- _Set exercise_
Among the lines below, count those with "behaviour". Give the total alone.
--- begin ---
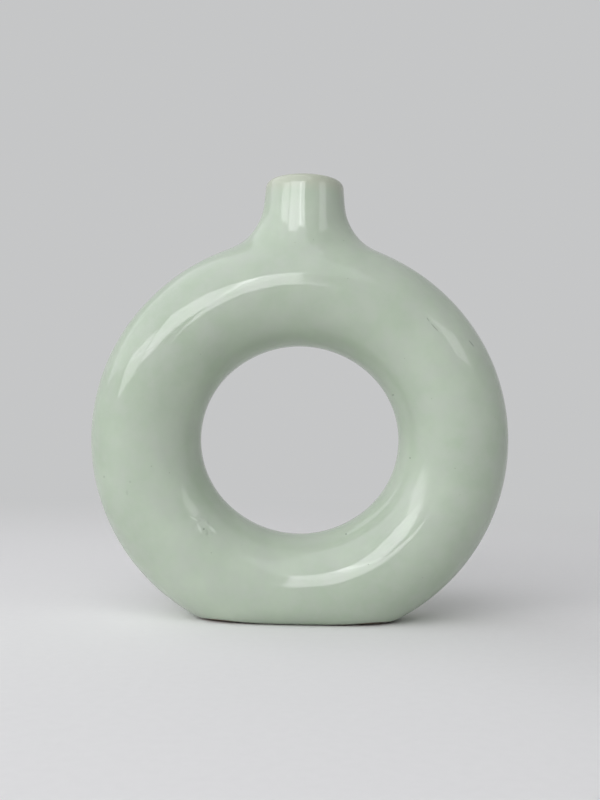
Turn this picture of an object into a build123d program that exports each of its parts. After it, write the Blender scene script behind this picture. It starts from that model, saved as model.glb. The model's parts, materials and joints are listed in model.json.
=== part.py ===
from build123d import *

import os
from math import radians, tan

# Donut vase in glazed ceramic: a hollow ring that stands on edge, with one neck on top.
# Lengths are in millimetres. The origin is the middle of the foot on the table, +Z is up,
# and the ring's hole runs along Y.

# Ring, measured along the centreline of its round tube. The foot is cut flat across it.
ring_half_width = 73.8
ring_half_height = 71.3
tube_radius = 26.2
foot_cut_depth = 11.7

# Neck: its rise above the ring, its outer radius at the rim, how far inside the tube's sides
# it starts at the tube's top centreline, and the round between neck and ring
neck_rise = 26.4
neck_rim_radius = 18.5
neck_root_inset = 3.0
shoulder_radius = 26.5

# Clay and glaze
wall_thickness = 4.5
floor_thickness = 5.0
glaze_thickness = 0.4
inside_round = 6.0

# Lip and foot. The glaze is wiped off the foot, and a margin round it.
lip_round_share = 0.45
lip_glaze_depth = 4.0
foot_round = 12.0
foot_ring_width = 6.0
foot_recess_depth = 1.2
bare_foot_margin = 4.0

# How far a cutting form runs past the face that it opens
overrun = 5.0

# Heights over the table
ring_centre_height = ring_half_height + tube_radius - foot_cut_depth
tube_top_height = ring_centre_height + ring_half_height
vase_height = tube_top_height + tube_radius + neck_rise

# The oval centreline is four arcs that meet where both turn through half a right angle
meeting_angle = 45
meeting_share = tan(radians(meeting_angle / 2))
crown_radius = (ring_half_width - meeting_share * ring_half_height) / (1 - meeting_share)
flank_radius = (ring_half_height - meeting_share * ring_half_width) / (1 - meeting_share)
crown_offset = ring_half_height - crown_radius
flank_offset = ring_half_width - flank_radius

# Depths below the glazed outside, measured square to it
clay_depth = glaze_thickness
cavity_depth = glaze_thickness + wall_thickness
liner_depth = cavity_depth + glaze_thickness

# The neck is a cone, wider below, and the two glaze coats meet inside it below the lip
neck_root_radius = tube_radius - neck_root_inset
neck_taper_share = (neck_root_radius - neck_rim_radius) / (vase_height - tube_top_height)
clay_height = vase_height - glaze_thickness
open_height = vase_height + overrun
tall_height = open_height + overrun
lip_round = lip_round_share * liner_depth
glaze_seam_height = vase_height - lip_glaze_depth


def neck_radius(height):
    return neck_rim_radius + neck_taper_share * (vase_height - height)


def vase_form(depth, floor, top, floor_round=0):
    """The vase's outside drawn in by a depth, solid, between a flat floor and a flat top."""
    with BuildPart() as form:
        with BuildLine(Plane.XZ) as centreline:
            for start_angle, x_offset, z_offset, radius in (
                (meeting_angle, 0, crown_offset, crown_radius),
                (meeting_angle + 90, -flank_offset, 0, flank_radius),
                (meeting_angle + 180, 0, -crown_offset, crown_radius),
                (meeting_angle + 270, flank_offset, 0, flank_radius),
            ):
                CenterArc((x_offset, ring_centre_height + z_offset), radius, start_angle, 90)
        with BuildSketch(Plane(origin=centreline.line @ 0, z_dir=centreline.line % 0)):
            Circle(tube_radius - depth)
        sweep()
        with BuildSketch(Plane.XZ):
            with BuildLine():
                Polyline(
                    (0, tube_top_height),
                    (neck_radius(tube_top_height) - depth, tube_top_height),
                    (neck_radius(tall_height) - depth, tall_height),
                    (0, tall_height),
                    close=True,
                )
            make_face()
        revolve(axis=Axis.Z)
        fillet(form.edges().filter_by(GeomType.BSPLINE), shoulder_radius + depth)
        split(bisect_by=Plane.XY.offset(top), keep=Keep.BOTTOM)
        split(bisect_by=Plane.XY.offset(floor), keep=Keep.TOP)
        if floor_round:
            fillet(form.edges().group_by(Axis.Z)[0], floor_round)
    return form.part


def lip_section(outer_depth, inner_depth, top, corner_round):
    """Half the neck's wall cut through, from the glaze seam up, with its top corners rounded."""
    with BuildSketch() as section:
        with BuildLine():
            Polyline(
                (neck_radius(glaze_seam_height) - outer_depth, glaze_seam_height),
                (neck_radius(top) - outer_depth, top),
                (neck_radius(top) - inner_depth, top),
                (neck_radius(glaze_seam_height) - inner_depth, glaze_seam_height),
                close=True,
            )
        make_face()
        fillet(section.vertices().group_by(Axis.Y)[-1], corner_round)
    return section.sketch


# Cast in one piece, with bare clay under the foot
with BuildPart() as clay_body:
    add(vase_form(clay_depth, 0, clay_height, foot_round))
    foot = clay_body.faces().sort_by(Axis.Z)[0].bounding_box().size
    add(vase_form(cavity_depth, floor_thickness, open_height, inside_round), mode=Mode.SUBTRACT)
    fillet(clay_body.edges().group_by(Axis.Z)[-1], lip_round - glaze_thickness)
    with BuildSketch():
        Ellipse(foot.X / 2 - foot_ring_width, foot.Y / 2 - foot_ring_width)
    extrude(amount=foot_recess_depth, mode=Mode.SUBTRACT)

# Glaze from the margin round the foot, over the lip and a little way into the neck
with BuildPart() as outer_glaze:
    add(vase_form(0, -glaze_thickness, glaze_seam_height, foot_round + glaze_thickness))
    add(vase_form(clay_depth, 0, open_height, foot_round), mode=Mode.SUBTRACT)
    with BuildSketch():
        SlotOverall(foot.X + 2 * bare_foot_margin, foot.Y + 2 * bare_foot_margin)
    extrude(amount=overrun, both=True, mode=Mode.SUBTRACT)
    with BuildSketch(Plane.XZ):
        add(lip_section(0, liner_depth, vase_height, lip_round))
        add(
            lip_section(clay_depth, cavity_depth, clay_height, lip_round - glaze_thickness),
            mode=Mode.SUBTRACT,
        )
    revolve(axis=Axis.Z)

# Glaze poured through the mouth, all over the cavity
with BuildPart() as liner_glaze:
    add(vase_form(cavity_depth, floor_thickness, glaze_seam_height, inside_round))
    add(
        vase_form(
            liner_depth,
            floor_thickness + glaze_thickness,
            open_height,
            inside_round - glaze_thickness,
        ),
        mode=Mode.SUBTRACT,
    )

clay_body.part.label = "clay_body"
outer_glaze.part.label = "outer_glaze"
liner_glaze.part.label = "liner_glaze"

os.makedirs("parts", exist_ok=True)
export_step(clay_body.part, "parts/clay_body.step")
export_step(outer_glaze.part, "parts/outer_glaze.step")
export_step(liner_glaze.part, "parts/liner_glaze.step")
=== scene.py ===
import json
from math import atan2, copysign, cos, hypot, pi, radians, sin, tan

import bmesh
import bpy
from mathutils import Matrix, Vector

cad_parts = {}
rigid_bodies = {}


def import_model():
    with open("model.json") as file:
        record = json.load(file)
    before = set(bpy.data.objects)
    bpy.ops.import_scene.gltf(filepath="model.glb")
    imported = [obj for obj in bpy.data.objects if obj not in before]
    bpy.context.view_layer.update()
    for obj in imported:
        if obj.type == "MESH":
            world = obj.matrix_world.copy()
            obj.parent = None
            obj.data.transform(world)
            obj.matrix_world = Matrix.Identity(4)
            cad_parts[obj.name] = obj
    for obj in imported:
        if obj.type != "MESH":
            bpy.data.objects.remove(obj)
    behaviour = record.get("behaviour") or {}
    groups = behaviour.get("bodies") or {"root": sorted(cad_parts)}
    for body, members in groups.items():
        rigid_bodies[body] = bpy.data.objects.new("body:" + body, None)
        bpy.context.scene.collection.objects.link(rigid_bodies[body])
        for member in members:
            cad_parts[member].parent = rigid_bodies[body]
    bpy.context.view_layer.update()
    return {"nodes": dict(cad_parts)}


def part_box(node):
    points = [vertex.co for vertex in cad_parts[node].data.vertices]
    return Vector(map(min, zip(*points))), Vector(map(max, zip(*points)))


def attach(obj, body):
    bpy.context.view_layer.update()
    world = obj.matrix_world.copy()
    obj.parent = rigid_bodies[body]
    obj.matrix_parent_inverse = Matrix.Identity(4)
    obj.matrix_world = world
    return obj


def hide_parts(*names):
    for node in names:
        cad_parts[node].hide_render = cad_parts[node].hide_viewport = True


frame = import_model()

# Donut vase in glossy sage green glaze. Lengths are in metres: the table is z = 0, the ring's
# hole runs along Y, and the front faces -Y.

glaze_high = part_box("outer_glaze")[1]

# Form of the vase, as built. The ring's centreline is an oval of four arcs, two wide ones at
# crown and foot and two tighter ones at the flanks, whose middles lie off the ring's centre.
TUBE_RADIUS = glaze_high.y
RING_HALF_WIDTH = glaze_high.x - TUBE_RADIUS
RING_HALF_HEIGHT = 0.0713
RING_CENTRE = Vector((0, 0, 0.0858))
CROWN_RADIUS = 0.07557
FLANK_RADIUS = 0.06953
ARC_OFFSET = 0.00427
RIM_HEIGHT = glaze_high.z
NECK_RADIUS = 0.0185
NECK_TAPER = 0.09
MOUTH_RADIUS = 0.0132
LIP_CREST_RADIUS = 0.0160
LIP_DROP = 0.0031
GLAZE_THICKNESS = 0.0003
GLAZE_SEAM_DEPTH = 0.004


# Camera: level with the ring's centre. The focal length and the place of the ring's centre are
# in pixels of the picture.

PICTURE_WIDTH, PICTURE_HEIGHT = 600, 800
FOCAL_PIXELS = 930
CAMERA_DISTANCE = 0.4485
CAMERA_ROLL = radians(1.15)
RING_CENTRE_PIXEL = (299.75, 440)
SENSOR_WIDTH = 36


def add_camera():
    data = bpy.data.cameras.new("camera")
    data.sensor_width = SENSOR_WIDTH
    data.lens = SENSOR_WIDTH * FOCAL_PIXELS / PICTURE_HEIGHT
    data.shift_x = (PICTURE_WIDTH / 2 - RING_CENTRE_PIXEL[0]) / PICTURE_HEIGHT
    data.shift_y = (RING_CENTRE_PIXEL[1] - PICTURE_HEIGHT / 2) / PICTURE_HEIGHT
    camera = bpy.data.objects.new("camera", data)
    bpy.context.scene.collection.objects.link(camera)
    upright = Matrix.Rotation(pi / 2, 4, "X")
    roll = Matrix.Rotation(CAMERA_ROLL, 4, "Z")
    place = Matrix.Translation(RING_CENTRE - Vector((0, CAMERA_DISTANCE, 0)))
    camera.matrix_world = place @ upright @ roll
    bpy.context.scene.camera = camera


add_camera()


# Modelling helpers

# Corners of a CAD mesh that lie this near each other are one
MERGE_DISTANCE = 2e-6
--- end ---
- _Response to this exercise_
2